MALIGNAGGI: THE ELEPHANT MAN

Malignaggi weighed in wearing what amounted to a gray G-string fashioned like the head of an elephant — and nothing else — as a tribute to the late and flashy Hector Camacho Sr.

"Camacho did a lot worse than this," said Malignaggi. "Camacho used to show up naked, unannounced, but I didn't do that. I kept the elephant trunks on."

SHUMENOV GETS SUPPORT FROM DEAN CHANCE

One of the belts owned by Shumenov is the fringe IBA, whose president, Dean Chance, was on hand for the weigh-in. In 1964, Chance became what was the youngest pitcher to win the Cy Young Award at the time as a member of the Los Angeles Angels.

WEIGHTY ISSUES

IBF participants are subject to a second-day weigh-in between 8 a.m. and 10 a.m., which means that both Hopkins and Shumenov and Malignaggi and Porter will be stepping on the scales again on Saturday morning. Fighters can report for the second-day weigh-in at no more than 10 pounds from what they weighed on Friday.

Trainers Naazim Richardson, for Hopkins, and Eric Brown, for Malignaggi, beleive that their opponents are having weight issues.

"Beibut and them wanted to weigh-in at 7, and I said, 'That ain't happening.' I told them that we wanted to weigh-in between 9-and-10. Our guys is cool," said Richardson.
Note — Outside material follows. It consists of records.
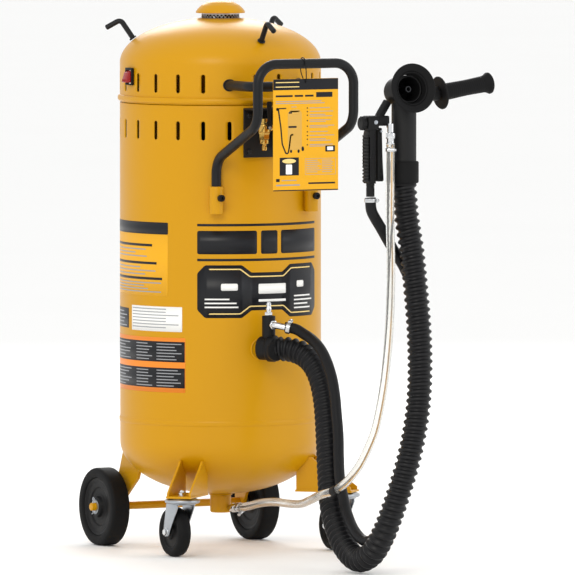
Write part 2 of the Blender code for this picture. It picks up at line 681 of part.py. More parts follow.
def build_controls():
    """The air set between the handle's legs: bracket, ball valve, filter regulator, gauge and air inlet."""
    bracket = box("control_bracket", (-58, -211.5, 800), (58, -207.5, 900), BLACK, bevel=0.8)
    shelf = box("control_shelf", (-58, -262, 896), (58, -208, 900), collection=CUTTERS)
    joined(bracket, shelf)
    body_x, body_y = 22.0, -250.0
    regulator = turned(
        "regulator_body",
        [(0, 895.6), (17.0, 895.6), (19.0, 893.0), (19.0, 868.0), (24.0, 866.0), (24.0, 851.0), (0, 851.0)],
        ZINC,
        origin=(body_x, body_y, 0),
        steps=14,
    )
    joined(regulator, rod("inlet_boss", (body_x, body_y, 862), (body_x - 34, body_y, 862), 9.0, sides=12,
                          collection=CUTTERS))
    bowl = [(23.0, 850.5), (21.0, 818.0), (13.0, 808.0), (0, 806.0), (0, 809.0), (12.0, 811.0), (19.0, 820.0),
            (20.5, 850.5)]
    turned("filter_bowl", bowl, PLASTIC, origin=(body_x, body_y, 0), steps=14)
    knob = [(0, 930.0), (13.0, 930.0), (15.5, 927.0), (15.5, 902.0), (0, 902.0)]
    turned("regulator_knob", knob, PLASTIC, origin=(body_x, body_y, 0), steps=14)
    gauge = [(0, 8.0), (17.0, 8.0), (20.0, 11.0), (21.0, 11.0), (21.0, -8.0), (5.5, -8.0), (5.5, -12.0),
             (0, -12.0)]
    turned("pressure_gauge", gauge, BLACK, origin=(body_x, body_y - 32.5, 880), axis=(0, -1, 0), steps=16)
    dial = frame_matrix((body_x, body_y - 32.5, 880), (0, -1, 0)) @ Matrix.Rotation(math.radians(135), 4, "Z")
    hand = [(-1.2, -5.0), (1.2, -5.0), (0.5, 13.0), (-0.5, 13.0)]
    needle = prism("gauge_needle", hand, 8.6, 9.4, RED, matrix=dial)
    joined(needle, rod("needle_boss", (body_x, body_y - 41.0, 880), (body_x, body_y - 42.4, 880), 2.2, sides=10,
                       collection=CUTTERS))
    valve_x = -32.0
    valve = rod("ball_valve", (valve_x, body_y, 880), (valve_x, body_y, 838), 13.0, BRASS, sides=12)
    joined(valve, rod("valve_arm", (valve_x, body_y, 862), (body_x - 35, body_y, 862), 8.0, sides=12,
                      collection=CUTTERS))
    joined(valve, rod("valve_stem", (valve_x, body_y, 862), (valve_x, body_y - 19, 862), 3.5, sides=10,
                      collection=CUTTERS))
    box("valve_lever", (valve_x - 6, body_y - 23, 858), (valve_x + 6, body_y - 19.6, 915), PLASTIC, bevel=0.8)
    plug = [(0, 22.0), (5.0, 22.0), (5.8, 20.0), (5.8, 14.0), (4.6, 12.0), (4.6, 8.0), (9.5, 8.0), (9.5, 0),
            (0, 0)]
    turned("air_inlet_plug", plug, BRASS, origin=(valve_x, body_y, 837.6), axis=(0, 0, -1), steps=12)


# Fittings and hoses -----------------------------------------------------------------------------------------


def build_inlet():
    """The fitting at the front of the tank: suction hose socket, block for the blast air, coupler and elbow."""
    start, way = hose_end(VACUUM_ROUTE)
    barrel = [(0, 38.0), (21.0, 38.0), (24.0, 34.0), (24.0, 18.0), (27.0, 16.0), (27.0, 0.4), (0, 0.4)]
    body = turned("inlet_fitting", barrel, BLACK, origin=start, axis=way, steps=24)
    back = start + way * 22
    joined(body, rod("inlet_spigot", (INLET_X, -196, INLET_Z), (INLET_X, back.y, INLET_Z), 20.0, sides=20,
                     collection=CUTTERS))
    block = rod("air_block", (AIR_X, AIR_Y, 425), (AIR_X, AIR_Y, 484), AIR_R, sides=20, collection=CUTTERS)
    joined(body, block)
    coupler = [(0, 512.0), (3.6, 512.0), (5.6, 507.0), (4.4, 503.0), (6.2, 498.0), (5.0, 494.0), (8.5, 491.0),
               (8.5, 484.4), (0, 484.4)]
    turned("air_coupler", coupler, CHROME, origin=(AIR_X, AIR_Y, 0), steps=12)
    start, way = hose_end(BLAST_ROUTE)
    end = start + way * 0.6
    corner = end - way * ((end.x - AIR_X) / way.x)
    path = bent([(AIR_X, AIR_Y - AIR_R - 0.6, corner.z), corner, end], 4.0, 3)
    elbow = made_mesh(tube("blast_elbow", path, 7.0, CHROME, 2))
    elbow.data.materials.clear()
    elbow.data.materials.append(CHROME)


def build_outlet():
    socket = [(21.5, 108.0), (21.5, 76.0), (19.0, 73.0), (0, 73.0), (0, 79.0), (15.5, 79.0), (15.5, 122.0),
              (17.0, 122.0), (17.0, 111.0)]
    made = turned("outlet_socket", socket, YELLOW, steps=16)
    trim = tank_envelope("outlet_trim")
    collar = rod("outlet_keep", (0, 0, 60), (0, 0, 140), 16.7, sides=16, collection=CUTTERS)
    cut(trim, collar)
    cut(made, trim)
    start, way = hose_end(MEDIA_ROUTE)
    cut(made, rod("outlet_bore", start, start + way * 48, 7.3, sides=12, collection=CUTTERS))
    barb = [(0, 30.0), (6.9, 30.0), (6.9, 14.0), (9.5, 13.0), (9.5, 3.0), (8.5, 0.4), (0, 0.4)]
    turned("outlet_fitting", barb, CHROME, origin=start, axis=way, steps=16)


def build_hoses():
    for name, route, radius, material in (
        ("suction_hose", VACUUM_ROUTE, VACUUM_R, RUBBER),
        ("blast_hose", BLAST_ROUTE, BLAST_R, RUBBER),
        ("media_hose", MEDIA_ROUTE, MEDIA_R, VINYL),
    ):
        tube(name, hose_path(route), radius, material, 2)


# Hand tool ----------------------------------------------------------------------------------------------------


def head_frame():
    """The tool head's centre and the way its cup faces."""
    tilt = math.radians(TOOL_TILT)
    return Vector((HEAD_X, TOOL_Y, TOOL_Z)), Vector((0, -math.cos(tilt), math.sin(tilt)))


def build_tool():
    centre, face = head_frame()
    shell = turned(
        "tool_head",
        [(0, 37.0), (28.0, 37.0), (28.0, -16.0), (25.0, -23.0), (17.0, -28.0), (0, -30.0)],
        BLACK,
        origin=centre,
        axis=face,
        steps=20,
    )
    joined(shell, rod("tool_pipe", (TOOL_X, TOOL_Y, 772), (TOOL_X, TOOL_Y, 950), TOOL_TUBE_R, sides=20,
                      collection=CUTTERS))
    neck_end = Vector((96.0, TOOL_Y, 946.0))
    joined(shell, rod("grip_neck", (TOOL_X + 10, TOOL_Y, 936), neck_end, 12.0, sides=16, collection=CUTTERS))
    inner = turned("head_hollow", [(0, 42.0), (24.0, 42.0), (24.0, -14.0), (14.0, -24.0), (0, -25.0)],
                   origin=centre, axis=face, steps=16, collection=CUTTERS)
    cut(shell, inner)
    cut(shell, rod("pipe_hollow", (TOOL_X, TOOL_Y, 770), (TOOL_X, TOOL_Y, 948), 22.0, sides=20,
                   collection=CUTTERS))
    cut(shell, rod("nozzle_hole", centre - face * 40, centre - face * 10, 7.5, sides=16, collection=CUTTERS))
    turned("blast_nozzle", [(4.0, 34.0), (6.5, 34.0), (7.2, 28.0), (7.2, -29.0), (9.5, -31.0), (9.5, -36.0),
                            (4.0, -36.0)],
           STEEL, origin=centre, axis=face, steps=12)
    cup = [(31.5, 38.0), (31.5, 24.5), (28.4, 24.5), (28.4, 38.5), (30.5, 42.0), (33.0, 48.0), (35.0, 51.0),
           (46.0, 57.0), (49.0, 55.5), (49.0, 52.5), (44.0, 46.0), (37.0, 41.0)]
    turned("suction_cup", cup, RUBBER, origin=centre, axis=face, steps=24)
    turned("cup_clamp", [(33.6, 35.5), (33.6, 27.5), (32.0, 27.5), (32.0, 35.5)], CHROME, origin=centre,
           axis=face, steps=24)
    cuff = [(28.0, 814.0), (29.5, 812.0), (29.5, 773.0), (27.5, 770.5), (25.1, 770.5), (25.1, 814.0)]
    turned("hose_cuff", cuff, RUBBER, origin=(TOOL_X, TOOL_Y, 0), steps=20)
    grip_axis = Vector((math.cos(math.radians(9)), 0, math.sin(math.radians(9))))
    grip = [(0, 118.0), (18.0, 118.0), (21.5, 114.0), (21.5, 110.0), (16.5, 104.0), (16.0, 20.0), (16.5, 8.0),
            (32.0, 5.0), (33.0, 2.5), (33.0, 0.5), (0, 0.5)]
    turned("side_grip", grip, RUBBER, origin=neck_end, axis=grip_axis, steps=16)
    cut(shell, rod("neck_trim", neck_end - grip_axis * 0.1, neck_end + grip_axis * 20, 40.0, sides=16,
                   collection=CUTTERS))


def build_gun():
    """The blast handle beside the tool's pipe: fixed ribbed grip, valve block, squeeze lever and valve knob."""
    back, front = TOOL_Y + 13, TOOL_Y - 13
    grip = box("blast_grip", (GUN_X - 11, front, 771), (GUN_X + 7.5, back, 880), PLASTIC, bevel=3.0)
    joined(grip, box("valve_block", (GUN_X - 10, front - 1, 872), (-18, back + 1, 905), bevel=2.0,
                     collection=CUTTERS))
    joined(grip, rod("gun_arm", (-44, TOOL_Y, 892), (TOOL_X - 24, TOOL_Y + 9, 934), 9.0, sides=14,
                     collection=CUTTERS))
    joined(grip, rod("gun_tail", (GUN_X + 1, TOOL_Y, 745), (GUN_X + 1, TOOL_Y, 771.9), 8.5, sides=14,
                     collection=CUTTERS))
    trim = rod("pipe_trim", (TOOL_X, TOOL_Y, 760), (TOOL_X, TOOL_Y, 990), TOOL_TUBE_R + 0.4, sides=24,
               collection=CUTTERS)
    centre, face = head_frame()
    head_trim = rod("head_trim", centre - face * 32, centre + face * 20, 28.4, sides=24, collection=CUTTERS)
    cup_trim = rod("cup_trim", centre + face * 22, centre + face * 60, 34.2, sides=24, collection=CUTTERS)
    cut(grip, trim, head_trim, cup_trim)
    slot = box("lever_slot", (-48.5, TOOL_Y - 9.5, 860), (-28, TOOL_Y + 9.5, 884), collection=CUTTERS)
    cut(grip, slot)
    outline = [(-45.5, 881), (-45.5, 778), (-43.5, 775), (-33.0, 775), (-31.0, 778), (-35.0, 881)]
    lever = prism("blast_lever", outline, -TOOL_Y - 9, -TOOL_Y + 9, PLASTIC, matrix=OUTLINE_IN_XZ)
    cut(lever, rod("lever_bore", (-40, TOOL_Y - 15, 874), (-40, TOOL_Y + 15, 874), 2.6, sides=12,
                   collection=CUTTERS))
    joined(grip, rod("lever_pin", (-40, front - 2.6, 874), (-40, back + 2.6, 874), 2.3, sides=12,
                     collection=CUTTERS))
    knob = [(0, 11.0), (11.5, 11.0), (14.5, 8.5), (14.5, 1.5), (12.0, 0.5), (0, 0.5)]
    turned("valve_knob", knob, PLASTIC, origin=(GUN_X - 11.2, TOOL_Y, 890), axis=(-1, 0, 0), steps=16)
    end = Vector(MEDIA_ROUTE[-1])
    collar = [(0, 42.0), (6.5, 42.0), (6.5, 24.0), (9.5, 23.0), (9.5, 12.0), (7.5, 11.0), (7.5, 4.0),
              (9.0, 3.0), (9.0, 0.4), (0, 0.4)]
    fitting = turned("media_fitting", collar, CHROME, origin=end, steps=16)
    joined(fitting, rod("media_arm", (end.x, end.y, 884), (end.x, front - 1.3, 884), 5.0, sides=12,
                        collection=CUTTERS))


# Hang tag -----------------------------------------------------------------------------------------------------


def build_tag():
    plane_y = HANDLE_BAR_Y - HANDLE_R - 2.6
    tag = box("hang_tag", (TAG_X - TAG_W / 2, plane_y - 0.5, TAG_BOTTOM_Z),
              (TAG_X + TAG_W / 2, plane_y + 0.5, TAG_TOP_Z), CARD)
    cut(tag, rod("tag_eye", (TAG_X, plane_y - 5, 956), (TAG_X, plane_y + 5, 956), 3.0, sides=12,
                 collection=CUTTERS))
    loop = []
    for angle in range(150, -31, -30):
        turn = math.radians(angle)
        loop.append((TAG_X, HANDLE_BAR_Y + 12.4 * math.cos(turn), HANDLE_TOP_Z + 12.4 * math.sin(turn)))
    loop += [(TAG_X, HANDLE_BAR_Y + 7.0, 975), (TAG_X, HANDLE_BAR_Y - 4.0, 960), (TAG_X, plane_y + 2.2, 956),
             (TAG_X, plane_y - 2.2, 956), (TAG_X, plane_y - 3.4, 962), (TAG_X, plane_y - 2.6, 978)]
    ring = tube("tag_tie", loop, 1.1, PLASTIC, 1)
    ring.data.splines[0].use_cyclic_u = True


def finish():
    for obj in PARTS.objects:
        if obj.type == "MESH" and not obj.modifiers:
            shaded(obj)


build_tank()
build_head()
build_hood()
build_hooks()
build_switch()
build_rear_axle()
build_casters()
build_handle()
build_guard()
build_controls()
build_inlet()
build_outlet()
build_hoses()
build_tool()
build_gun()
build_tag()
finish()
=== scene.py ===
"""The looks of a wheeled abrasive blast vacuum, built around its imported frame.

Lengths inside the functions are millimetres, in the frame's own axes: +Z up, the machine's front towards -Y.
They become metres when a mesh is made. An azimuth turns from the front, -Y, towards +X.
"""

import math

import bmesh
import bpy
from bpy.props import FloatProperty, FloatVectorProperty, IntProperty, PointerProperty
from mathutils import Matrix, Vector, noise


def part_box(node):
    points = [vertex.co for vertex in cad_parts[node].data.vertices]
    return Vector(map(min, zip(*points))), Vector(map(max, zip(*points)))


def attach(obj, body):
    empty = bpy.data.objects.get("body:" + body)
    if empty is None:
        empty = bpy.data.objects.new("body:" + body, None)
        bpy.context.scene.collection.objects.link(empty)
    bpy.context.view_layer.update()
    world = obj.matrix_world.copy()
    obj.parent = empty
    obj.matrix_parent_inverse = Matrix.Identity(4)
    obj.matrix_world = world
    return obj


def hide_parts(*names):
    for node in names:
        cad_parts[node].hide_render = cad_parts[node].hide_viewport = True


bl_info = {
    "name": "Blast Vacuum Looks",
    "version": (1, 0, 0),
    "blender": (4, 5, 0),
    "location": "View3D > Sidebar > Blast Vacuum",
    "description": "Builds the fine surface of a wheeled abrasive blast vacuum",
    "category": "Object",
}

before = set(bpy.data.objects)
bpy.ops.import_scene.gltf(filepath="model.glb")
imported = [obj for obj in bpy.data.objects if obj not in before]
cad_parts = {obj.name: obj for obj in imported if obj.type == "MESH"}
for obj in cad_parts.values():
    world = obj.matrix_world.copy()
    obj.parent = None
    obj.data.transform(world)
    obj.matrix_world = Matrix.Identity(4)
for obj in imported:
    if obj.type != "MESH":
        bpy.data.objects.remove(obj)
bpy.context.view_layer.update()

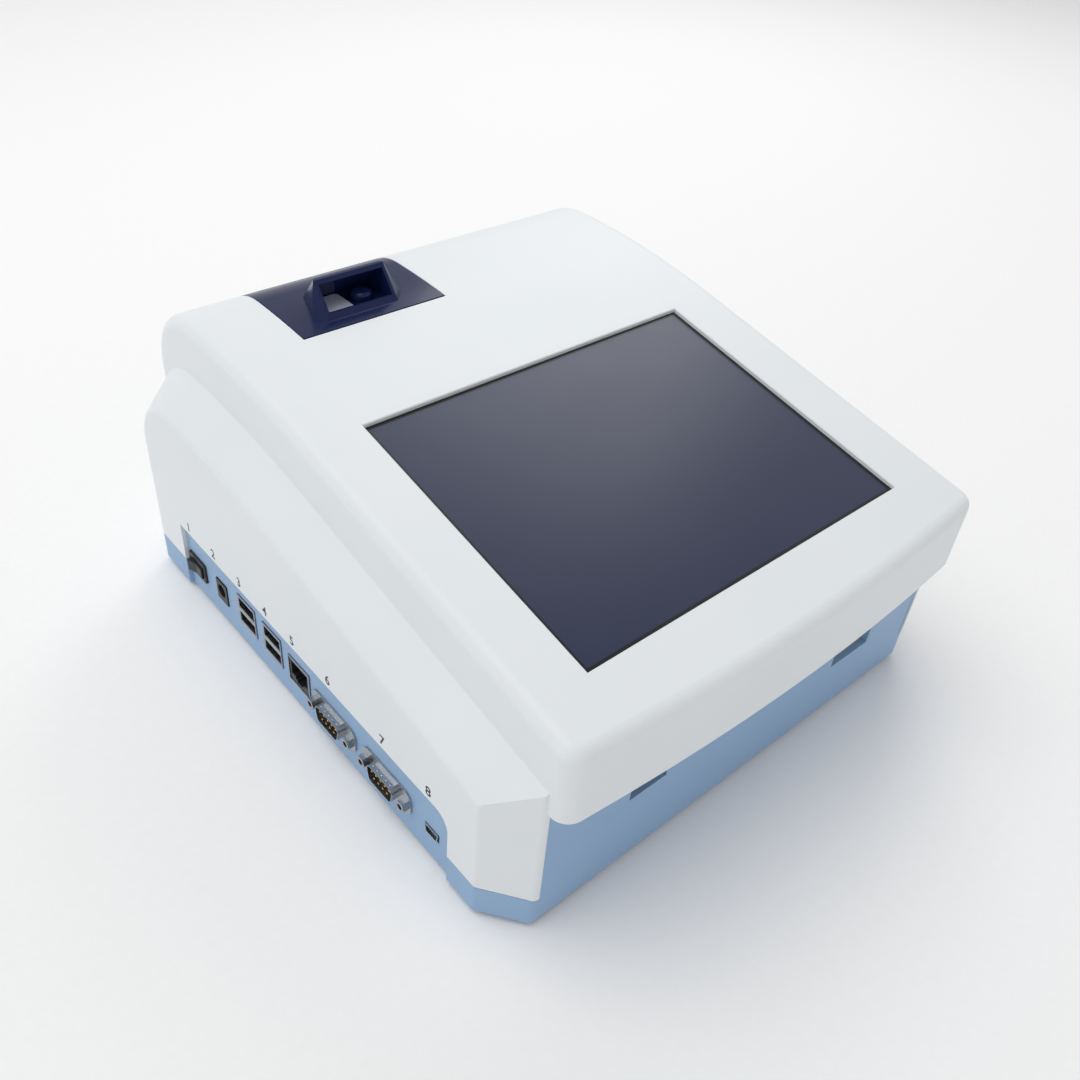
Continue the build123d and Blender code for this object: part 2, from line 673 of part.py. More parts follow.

"Everybody down there wants to weigh in as early as possible tomorrow, so that they can go way up to their real weight classes. We settled on 8 a.m. The D.C. commission is starting it at 8. They can't come in any more than 10 pounds over, or there is going to be a big problem tomorrow."

Porter was late to the weigh-in, arriving with his father and trainer, Kenny, just as he was being introduced to join Malignaggi on stage.

"You see how long that it took him to get in here, so we know that he's struggling to make weight, but that's okay," said Brown. "So he just barely made it under 147. He can't be more than 10 pounds heavier than he was there today. That's going to be at 9 a.m."